Guaranteed big laughs if you buy tickets to "Buyer and Cellar!"

Scott Drummond in Buyer and Cellar (Chris Bennion)
Buyer and Cellar
Seattle Repertory Theatre
Through November 22, 2015

Are you a Barbra Streisand aficionado? Or do you yawn when you hear her name? Or are you not quite sure what all the fuss is about? The main character, Alex, in the wonderfully funny and sweet solo show at Seattle Repertory, Buyer and Cellar, is kind of the latter. Yes, he’s Gay, but nope he really doesn’t know all that much about Babs.

Until however, he gets a call, in between looking for acting gigs, to work for a rich person living in Malibu… and takes on one of the strangest hourly jobs a person might have: working in Barbra Streisand’s basement!
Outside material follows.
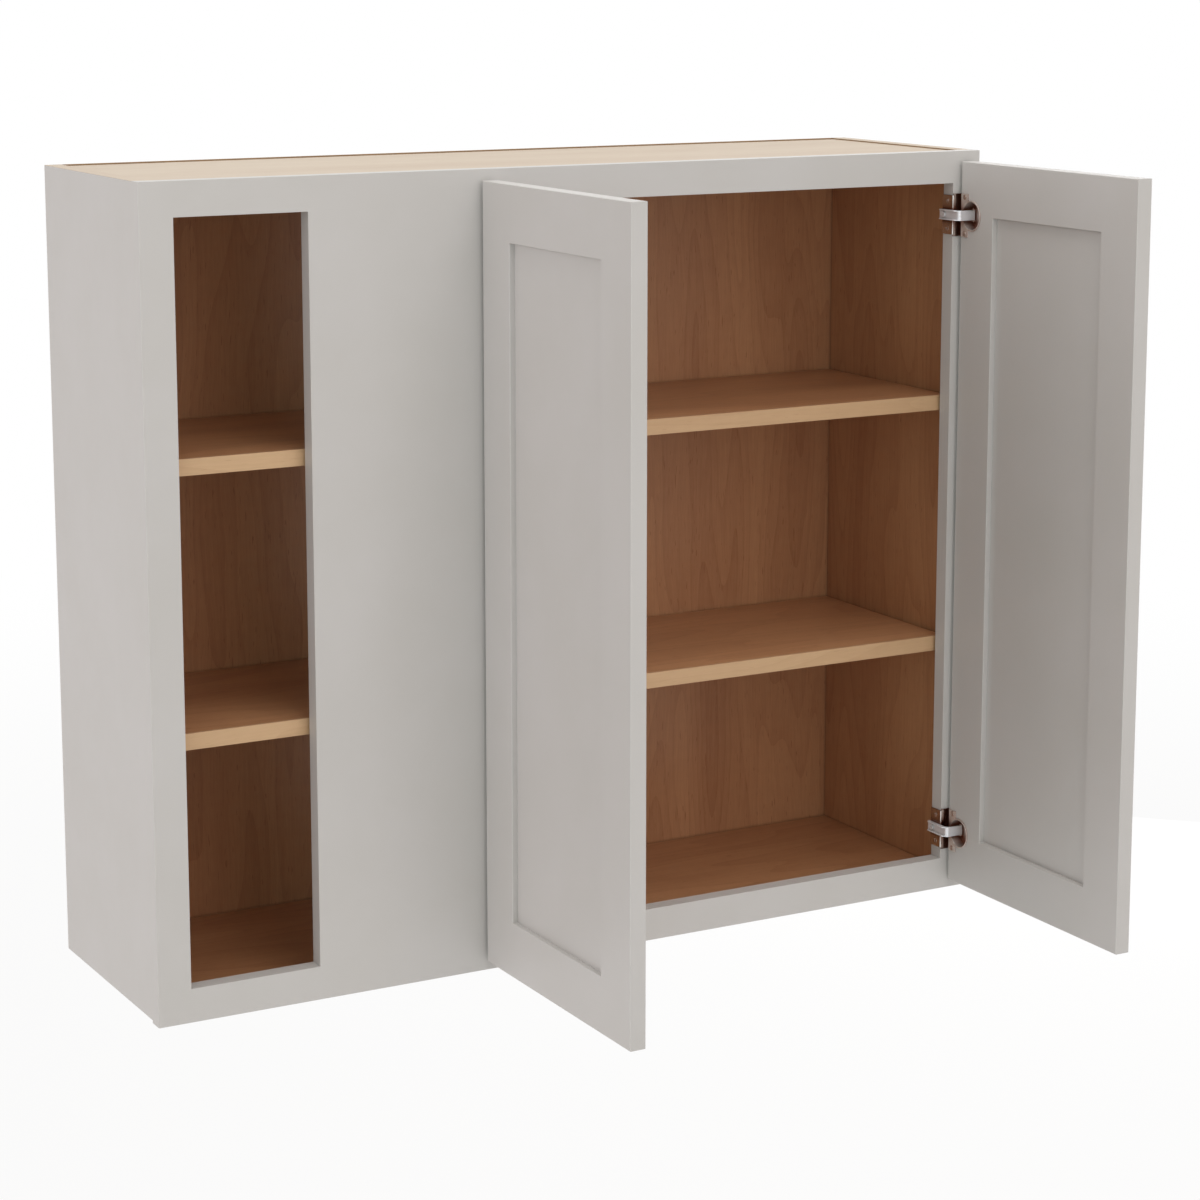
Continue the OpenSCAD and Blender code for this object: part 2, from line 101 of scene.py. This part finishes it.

This is the set up for this charming show full of belly laughs and gently poking into financial inequity and our obsession with celebrity. At the start of the show, Scott Drummond, the New York-based actor getting a work out in this complex piece by Jonathan Tolins, tells us that we need to remember that none of this actually happened. It’s all the imagination of the playwright.
 
You know what? By the end of the show, you may walk out having to remind yourself! It’s that engrossing and believable!

What is true is that Ms. Streisand wrote a coffee table book about her obsession with interior design. It’s called “My Passion for Design,” and is full of her own pictures of her estate in Malibu where she created several buildings, like a mill, a barn, a guest house and a main house on extensive grounds with ponds and gardens. She has so many collectibles that she wanted to display properly that she created a “mall” in the basement full of individual shops, like a doll shop and a clothing store with some of her old costumes in it.

Drummond explains that Tolins wondered about what it would be like to work down there in the not-real shops while waiting for the Diva to visit her stuff. He informs us that Tolins has never met her and all of the portrayal of her is fictional, but based on her book.

Then, he slips into the character of Alex and we are off and running, as he details how he comes to be hired into the job, meets the head estate manager and is posted downstairs to dust and figure out the job. The white-on-white set by Catherine Cornell gets colorized by lights (designed by Robert J. Aguilar) and is suggestive rather than representative. So, your imagination really gets a work-out.

Drummond plays Alex, Alex’s boyfriend Barry, a Jewish screenwriter whose feelings about Babs are generally negative due to a bit of jealousy of her fame and accomplishment, and of course, Barbra herself. His portrayal of Barbra is not an imitation, it’s a slightly awkward channeling, with contorted body, that you kind of have to get used to – but you do.

Director David Bennett has helped get the rhythm down to perfect timing. Every joke lands exactly as it should, every step matches the pattern laid by Tolins. This is a difficult show to get right. You can hear that from the script. But this one gets it so very, very right.

The relationship between the celebrity and the can’t-get-work actor is complex, sweet, and awkward. He’s unsure of when he gets overtime; she needs someone to talk to, but bristles at boiling down a friendship into dollars and cents. You know it’s got to end somehow, but how? Well, you won’t know till the very last minute of the piece. So sit back and enjoy and laugh.